デング熱、日本での感染経路・潜伏期間・症状・予防は?

デング熱は、熱帯地域の感染症ですが、2014年、約70年ぶりに国内感染が確認されると、2016年には、海外で感染して帰国した日本人が発症し、亡くなっています。
そして、2017年には、海外に渡航していた人がデング熱を発症し、「世田谷区で蚊に刺された」と告げたことで、駆除作業が行われました。
このように、デング熱は、日本でも感染・発症する可能性がある病気になったので、夏場は注意しなければなりません。
デング熱、日本での感染経路
デング熱は、日本には存在しない病気です。
それが、第二次世界大戦中に、南国の戦地から持ち込まれ、日本でも流行し、2014年には、約70年ぶりの国内感染が確認されました。
デング熱は、蚊に刺されることによって感染する病気で、次の流れで感染を拡大していきます。
- デングウイルスに感染した人の血液を蚊が吸う
- 蚊の体内でデングウイルスが増殖する
- 感染した蚊が他の人を刺して体内にデングウイルスが侵入する
最近、日本でも夏になるとデング熱の発症者が出るようになった原因としては、「地球温暖化の影響」に加え、「海外に行く日本人の増加」、「日本に来る外国人の増加」が考えられます。
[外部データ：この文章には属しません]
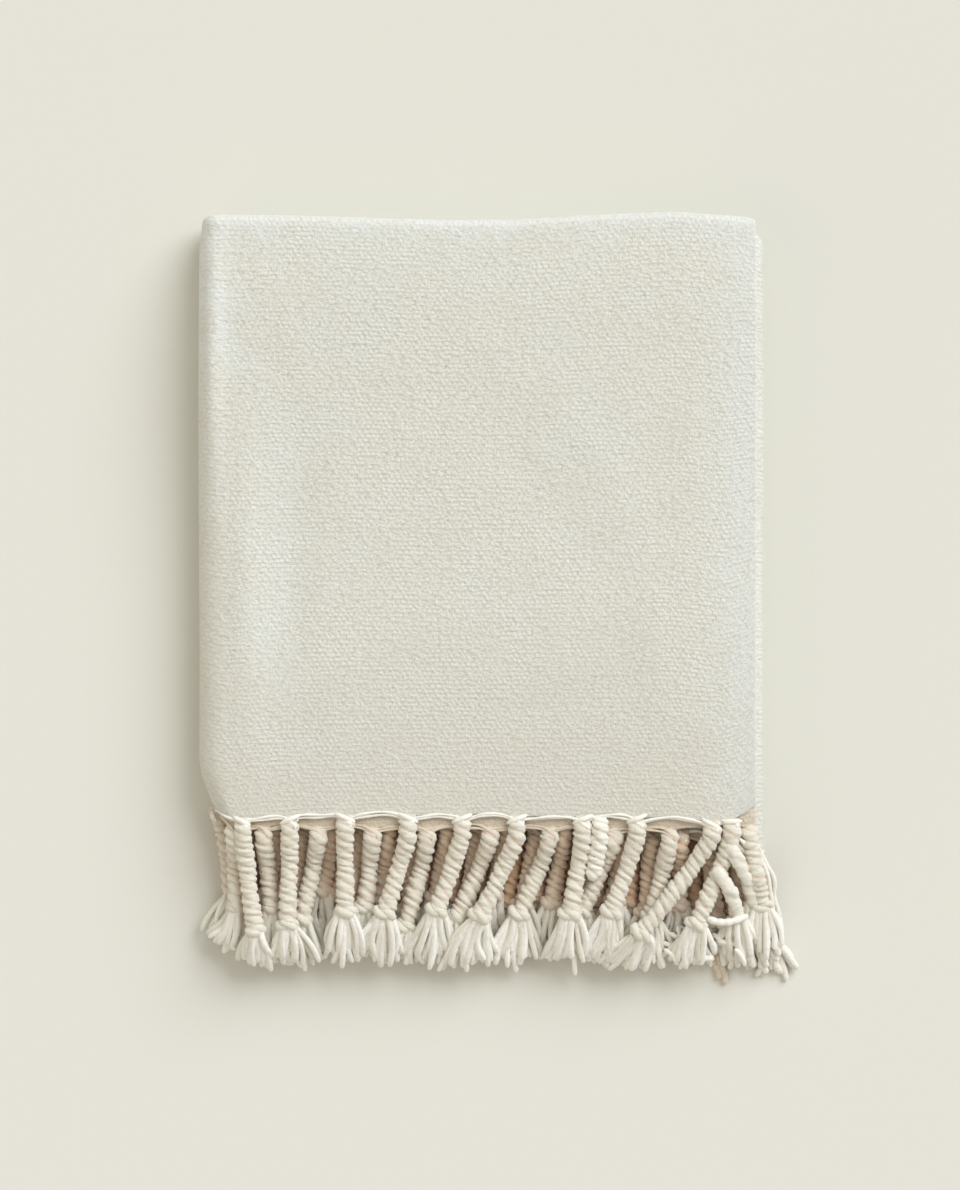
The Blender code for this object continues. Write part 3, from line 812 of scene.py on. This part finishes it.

つまり、海外でデング熱に感染した日本人・外国人が、日本で発症しているのです。
そして、その感染者が蚊に刺され、その蚊が他の人を刺したことで、2014年の国内感染につながっています。
当時は、代々木公園を閉鎖し、薬剤を散布して蚊を駆除する様子がニュースで頻繁に流れていたので、ほとんどの人が覚えているでしょう。
ちなみに、日本でデングウイルスを媒介する蚊は、白黒模様のヒトスジシマカです。
デング熱の潜伏期間と症状
デング熱の潜伏期間は2~14日です。
潜伏期間を過ぎても、5~8割の人は症状が出ませんが、それでも、その人がヒトスジシマカに刺され、そのヒトスジシマカが人を刺せば、デング熱は感染を拡大していきます。
症状が出る場合は、発熱、血小板減少、白血球減少、筋肉痛が多く、その他、発疹、関節痛、頭痛、吐き気、嘔吐などを伴うこともあります。
ただし、ごく稀に、デングショック症候群やデング出血熱を発症し、命に関わる状態になるので、油断できません。
特に、違う型のデングウイルスに2回感染すると、重症化しやすいとされています。
デング熱の予防と治療
この文章を執筆している2017年6月時点で、海外にはありますが、日本国内にデング熱のワクチンはありません。
したがって、ヒトスジシマカに刺されないようにするのが最善の予防策であり、次のことが考えられます。
- 長袖、長ズボンの服装にする
- 蚊が集まりにくい薄い色の服を着る
- サンダルは避ける
- 防虫スプレーや忌避剤、蚊取り線香などを使用する
- 草むらや公園の木陰など、ヒトスジシマカがいそうな場所に近づかない
- 家の周りにある蚊が卵を産みそうな水たまりをなくす
もし、デング熱に罹った場合ですが、今のところ特効薬は開発されていないので、出た症状に対して治療を行う対処療法がおこなわれます。